只有诗与远方的对接和融合,才是文化的有效实现途径和旅游的内在要求。
行万里路,读万卷书。“行”和“读”,既说明了实践和知识对人所具有的重要性,又诠释了实践和知识的紧密关联性,更进一步升华了实践的社会意义与知识的文化特质。“行万里路”为对旅游的形象化释义,“读万卷书”为对文化的理性解读,而旅游与文化的对接、交融,则是对文明与发展的全方位构建和本质性认同。
行路读书,是修身成才的旨要,更是砺志育德的洪炉。当年创作《傲视遮天》时,自己也没有想到还改编为游戏,且效果不错,这都是融合的成果。以文立身辅政,在行万里路,读万卷书中淬练人生、成就事业。

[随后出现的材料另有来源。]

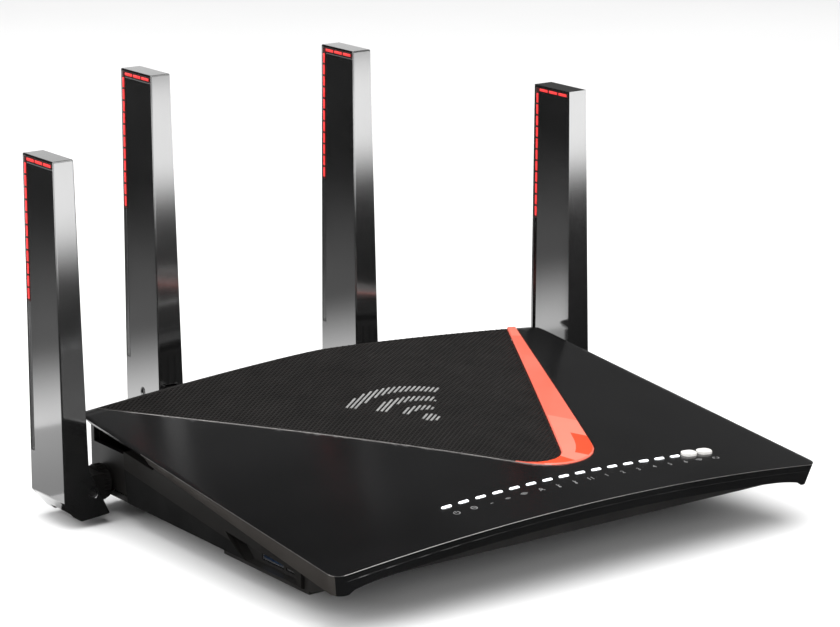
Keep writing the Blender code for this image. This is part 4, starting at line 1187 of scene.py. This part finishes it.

文旅,这一风尚是现代以来才渐次流行并兴盛起来,但对旅游的施行和实践却是自古以来便已蔚成风气。孔子、屈原、李白、杜甫等人对旅游的认知、追求和实践,十分典范地体现了人们开阔眼界、增长见识、历练本领、激扬才智,实现修身之愿和报国之志的选择与追求。这从《岳阳楼记》(范仲淹)、《游褒禅山记》(王安石)、《醉翁亭记》(欧阳修)等文章中一目了然。显然,作者的意向和旨趣绝非仅仅是对风景的观赏和对山水的流连,而是借景抒怀、引人喻事,他们对自然景观的欣赏与描摹中所发掘和升华出来的,常常都是炽热的为民情怀和坚笃的报国之志。
上山就是上山,看峰就是看峰,一切止于欣赏,真若如此,那就不仅从根底上稀释旅游的认识价值,衰减旅游的社会意义,还使旅游变为纯粹的玩乐和徒然的游逛。遂使乐山乐水,然全然离“仁”和“知”,以至旅游变为纯粹的消遣和玩耍了。如此这般,也就很难收撷到通过旅游而实现开阔眼界、增长见识、历练本领、激扬才智的卓著效果了。
范仲淹在《岳阳楼记》中通过抒写“巴陵胜状,在洞庭一湖”而真正要表达的,则是自己“先天下之忧而忧,后天下之乐而乐”的崇高情怀与远大理想。周敦颐在《爱莲说》中揭示自己面对旅途中“水陆草木之花,可爱者甚众”,唯莲花具有“出淤泥而不染,濯清涟而不妖”的高洁品格与坚贞风骨。正是基于这样的认知逻辑和评判标准,杜甫在登游泰山时,才会有“会当凌绝顶、一览众山小”的豪迈气度;王安石在攀赏飞来峰时,才发出“不畏浮云遮望眼,自缘身在最高层”的由衷感慨。他们之所以会这样和能这样,正是将旅游和文化进行对接和实现融通所形成的效果。
今天全方位、高质量发展旅游事业是不可或缺的重要内容,于是,行万里路,读万卷书被越来越多地提上日程,并成为旅游的中枢意涵与核心动能。